New Year’s resolutions require quite a bit of self-motivation to be successful. Here are four simple steps to revamping, maintaining, and benefitting from your resolutions this year.

Do you need resolutions?

Within the top 10 New Year’s resolutions in 2015, the majority were the usual lose weight, stay fit, save money, or get organized. Instead of just telling yourself that this year will be different, take time to evaluate your performance from past years and truthfully determine if those are the goals you can and genuinely want to accomplish. Ask yourself, are my usual resolutions going to improve aspects about myself that I want to improve or are they going to satisfy aspects other people feel need improvement? If you had a stellar previous year, who says you have to have resolutions? Maybe this year is about appreciating how far you have come and learning to celebrate yourself.


Be S.M.A.R.T.

Whether or not your resolutions require physical activity or are purely internal, they can’t get done if you don’t schedule them into your life. A quick and easy way to set realistic goals is to follow the SMART model. Are your goals specific in that you have a clear objective? Can you measure the success of the goal such as tracking how many pounds you’ve lost, or counting the extra hours you spent with your family? How attainable are your goals - because as much as I know you want to fall in love this year, some things are out of your control.  Make your goals realistic in that you don’t just have the motivation to accomplish the goal, but you also have the tools to accomplish said task. Lastly, please tie those goals to time. Set life checkpoints where you can evaluate and adjust course as you journey on through 2016.


Phone a friend.

As DJ EZ would say, “It takes two to make a thing go right.” A loved one can keep you on track, check your progress, and even accompany you as you go.

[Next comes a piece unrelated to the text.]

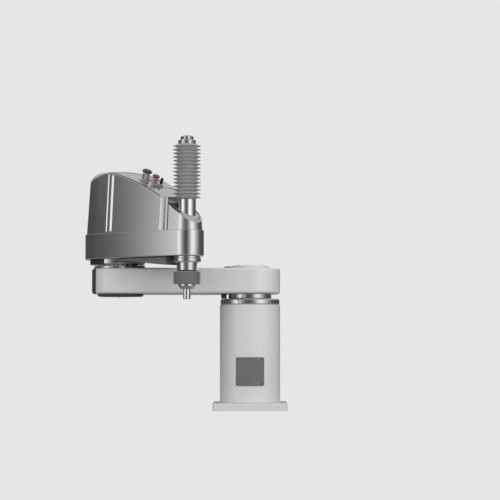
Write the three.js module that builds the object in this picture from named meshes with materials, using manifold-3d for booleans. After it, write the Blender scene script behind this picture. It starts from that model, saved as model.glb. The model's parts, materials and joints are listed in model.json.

Often, resolutions aren’t easy, and having someone on your side who can remind you of your original intent can come in handy.


Know when to give up.

Realistically, the journey is what changes you, not necessarily the destination. As you work at your resolutions throughout the year, don’t be afraid to admit defeat if it means prioritizing your goals. “New” years don’t just begin and end on January 1st. Anniversaries come and go with birthdays, romantic relationships, school years, births, deaths, etc. If you wake up every morning putting your best foot forward, you’re already succeeding.

As Megan Bowling, Associate Director of Marketing at Education at Work, likes to say, “The world is our classroom.” So my final piece of advice is to think of life as an extremely prolonged lesson. Good luck!